> [CHALLENGE] Transcribe word for word only the span whose first line is the one with "Keep writing the" and whose last line is the one with "white sweep, soft"; both of those lines belong to it.

> [STORED DATA]

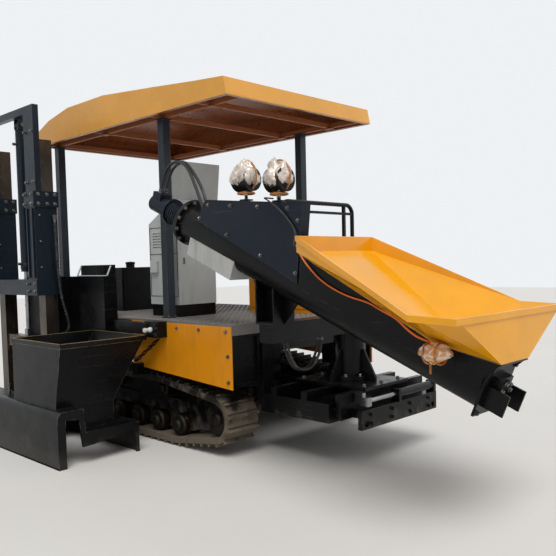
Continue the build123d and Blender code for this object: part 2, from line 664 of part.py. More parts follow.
# Screw: a shaft with a helical flight, drawn upright and then laid along the tube
screw_x0, screw_x1 = TUBE_BACK + 30, TUBE_FRONT - 40
flight_foot = SHAFT_R - 4
with BuildPart() as screw:
    with Locations((0, 0, -70)):
        Cylinder(SHAFT_R, TUBE_FRONT - TUBE_BACK + 60, align=(Align.CENTER, Align.CENTER, Align.MIN))
    with BuildLine():
        flight_path = Helix(pitch=FLIGHT_PITCH, height=screw_x1 - screw_x0, radius=flight_foot)
    with BuildSketch(Plane(origin=flight_path @ 0, x_dir=(1, 0, 0), z_dir=flight_path % 0)):
        with Locations(((FLIGHT_R - flight_foot) / 2, 0)):
            Rectangle(FLIGHT_R - flight_foot, FLIGHT_T)
    sweep(path=flight_path, is_frenet=True)
with BuildPart() as auger:
    with Locations(across(screw_x0).location):
        add(screw.part)
save(auger, "auger")

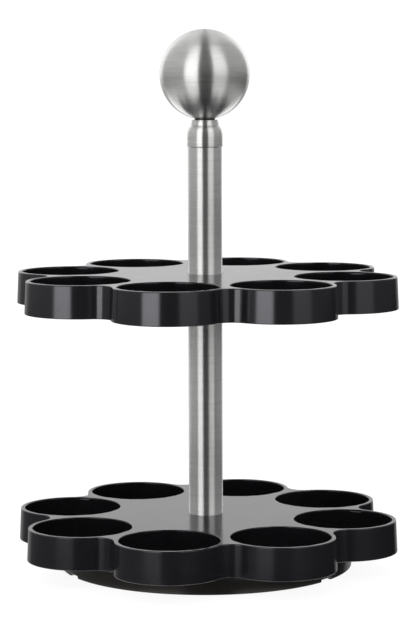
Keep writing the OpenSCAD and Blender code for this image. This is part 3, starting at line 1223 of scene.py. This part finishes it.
@dataclass
class Studio:
    """A white sweep, soft panels round the object, and the camera."""

    lens: float = 135.0
    distance: float = 1087.8 * MM
    height: float = 237.7 * MM
    orbit: float = math.radians(14.3)
    yaw: float = math.radians(0.0667)
    pitch: float = math.radians(6.205)
    roll: float = math.radians(-0.163)
    brightest: float = 6.2
    panels: Sequence[Panel] = (
        Panel(-180, -168, 0.92, 0.92, 0.4, 1.2),
        Panel(-160, -145, 1.4, 1.4, 0.4, 1.8),
        Panel(-130, -56, 0.74, 0.55, 0.15, 0.8),
        Panel(-50, -20, 1.75, 6.0, 0.16, 1.4),
        Panel(-15, 20, 0.22, 0.1, 0.0, 0.12),
        Panel(26, 58, 1.55, 1.1, 0.0, 1.2),
        Panel(66, 138, 0.56, 0.33, 0.0, 0.6),
        Panel(150, 162, 1.4, 1.2, 0.35, 1.8),
        Panel(168, 180, 0.92, 0.92, 0.4, 1.2),
    )
    floor_level: Point = (-0.4, -0.29)
    below_level: Point = (-0.062, -0.022)
    above_level: Point = (0.03, 0.1)
    overhead: float = 0.22
    overhead_level: Point = (0.88, 1.0)
    backdrop: float = 1.05
    floor_glow: float = 0.92
    floor_colour: float = 0.18
    floor_size: float = 12.0

    def camera(self) -> None:
        """Makes the camera and sets it as the scene's."""
        data = bpy.data.cameras.new("camera")
        data.lens = self.lens
        data.sensor_width = 36.0
        data.clip_start = 0.01
        data.clip_end = 100.0
        camera = bpy.data.objects.new("camera", data)
        bpy.context.scene.collection.objects.link(camera)
        cy, sy = math.cos(self.yaw), math.sin(self.yaw)
        cp, sp = math.cos(self.pitch), math.sin(self.pitch)
        forward = Vector((sy * cp, cy * cp, -sp))
        level = Vector((cy, -sy, 0))
        upright = level.cross(forward)
        right = math.cos(self.roll) * level + math.sin(self.roll) * upright
        up = -math.sin(self.roll) * level + math.cos(self.roll) * upright
        turn = Matrix.Rotation(self.orbit, 3, "Z")
        axes = Matrix((turn @ right, turn @ up, turn @ -forward)).transposed()
        place = turn @ Vector((0, -self.distance, self.height))
        camera.matrix_world = Matrix.Translation(place) @ axes.to_4x4()
        bpy.context.scene.camera = camera

    def world(self) -> None:
        """Lights the scene from soft panels, and shows plain white behind it."""
        world = bpy.data.worlds.new("studio")
        bpy.context.scene.world = world
        world.use_nodes = True
        tree = world.node_tree
        tree.nodes.clear()
        way = tree.nodes.new("ShaderNodeTexCoord").outputs["Generated"]

        def along(axis: Vector) -> bpy.types.NodeSocket:
            """How far a direction goes along an axis."""
            dot = {"operation": "DOT_PRODUCT"}
            return add_node(tree, "ShaderNodeVectorMath", dot, i0=way, i1=tuple(axis)).outputs["Value"]

        turn = Matrix.Rotation(self.orbit, 3, "Z")
        to_right, to_camera = along(turn @ Vector((1, 0, 0))), along(turn @ Vector((0, -1, 0)))
        bearing = calc(tree, "ARCTAN2", to_right, to_camera)
        share = calc(tree, "ADD", calc(tree, "DIVIDE", bearing, TURN), 0.5)

        def ring(levels: Sequence[float]) -> bpy.types.NodeSocket:
            """The panels' radiance round the object, from one level for each."""
            ramp = add_node(tree, "ShaderNodeValToRGB", i0=share)
            ramp.color_ramp.interpolation = "EASE"
            while len(ramp.color_ramp.elements) > 1:
                ramp.color_ramp.elements.remove(ramp.color_ramp.elements[-1])
            edges = [edge for panel in self.panels for edge in (panel.start, panel.end)]
            for k, angle in enumerate(edges):
                stop = ramp.color_ramp.elements[0] if k == 0 else ramp.color_ramp.elements.new(1.0)
                stop.position = angle / 360 + 0.5
                stop.color = (*[levels[k // 2] / self.brightest] * 3, 1.0)
            return calc(tree, "MULTIPLY", ramp.outputs["Color"], self.brightest)

        rise = along(Vector((0, 0, 1)))

        def step(start: float, end: float) -> bpy.types.NodeSocket:
            """A smooth step from 0 to 1 between two heights."""
            smooth = {"interpolation_type": "SMOOTHSTEP"}
            return add_node(tree, "ShaderNodeMapRange", smooth, Value=rise, i1=start, i2=end).outputs[0]

        def mixed(first: object, second: object, share: bpy.types.NodeSocket) -> bpy.types.NodeSocket:
            """Goes from the first value to the second with a share."""
            kept = calc(tree, "MULTIPLY", first, calc(tree, "SUBTRACT", 1.0, share))
            return calc(tree, "ADD", kept, calc(tree, "MULTIPLY", second, share))

        walls = ring([p.under for p in self.panels])
        walls = mixed(walls, ring([p.low for p in self.panels]), step(*self.floor_level))
        walls = mixed(walls, ring([p.level for p in self.panels]), step(*self.below_level))
        walls = mixed(walls, ring([p.high for p in self.panels]), step(*self.above_level))
        whole = mixed(walls, self.overhead, step(*self.overhead_level))
        soft = add_node(tree, "ShaderNodeBackground", Color=WHITE, Strength=whole)
        plain = add_node(tree, "ShaderNodeBackground", Color=WHITE, Strength=self.backdrop)
        seen = tree.nodes.new("ShaderNodeLightPath").outputs["Is Camera Ray"]
        shown = add_node(tree, "ShaderNodeMixShader", i0=seen, i1=soft.outputs[0], i2=plain.outputs[0])
        add_node(tree, "ShaderNodeOutputWorld", Surface=shown.outputs[0])

    def floor(self) -> None:
        """The pale floor, which glows a little so that it stays white away from the object."""
        half = self.floor_size / 2
        mesh = bmesh.new()
        corners = ((-half, -half, 0), (half, -half, 0), (half, half, 0), (-half, half, 0))
        mesh.faces.new([mesh.verts.new(corner) for corner in corners])
        floor = finished("floor", mesh)
        material, shader = blank_material("white_sweep")
        tree = material.node_tree
        speck = noise(tree, object_place(tree), Scale=3.0, Detail=2.0)
        dark, light = (self.floor_colour,) * 3, (self.floor_colour + 0.01,) * 3
        feed(
            shader, Base_Color=two_tones(tree, speck, dark, light), Roughness=0.8,
            Specular_IOR_Level=0.1, Emission_Color=WHITE, Emission_Strength=self.floor_glow,
        )
        floor.data.materials.append(material)
        floor.visible_glossy = False
        floor.visible_shadow = False

    def build(self) -> None:
        """Makes the camera, the light and the floor."""
        bpy.context.scene.view_settings.view_transform = "Standard"
        self.camera()
        self.world()
        self.floor()
        LOG.info("studio: camera at %.3f m, %d panels", self.distance, len(self.panels))


def main() -> None:
    """Builds the carousel and the studio."""
    logging.basicConfig(level=logging.INFO, format="%(name)s %(message)s", stream=sys.stdout)
    Studio().build()
    finishes = Finishes()
    ring = RingOfCopies()
    for assembly in (Base(ring), Bearing(ring), Tray("lower", ring), Tray("upper", ring), Column()):
        assembly.build(finishes)


if __name__ == "__main__":
    main()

> [FINISHED EXERCISE]
Keep writing the OpenSCAD and Blender code for this image. This is part 3, starting at line 1223 of scene.py. This part finishes it.
@dataclass
class Studio:
    """A white sweep, soft panels round the object, and the camera."""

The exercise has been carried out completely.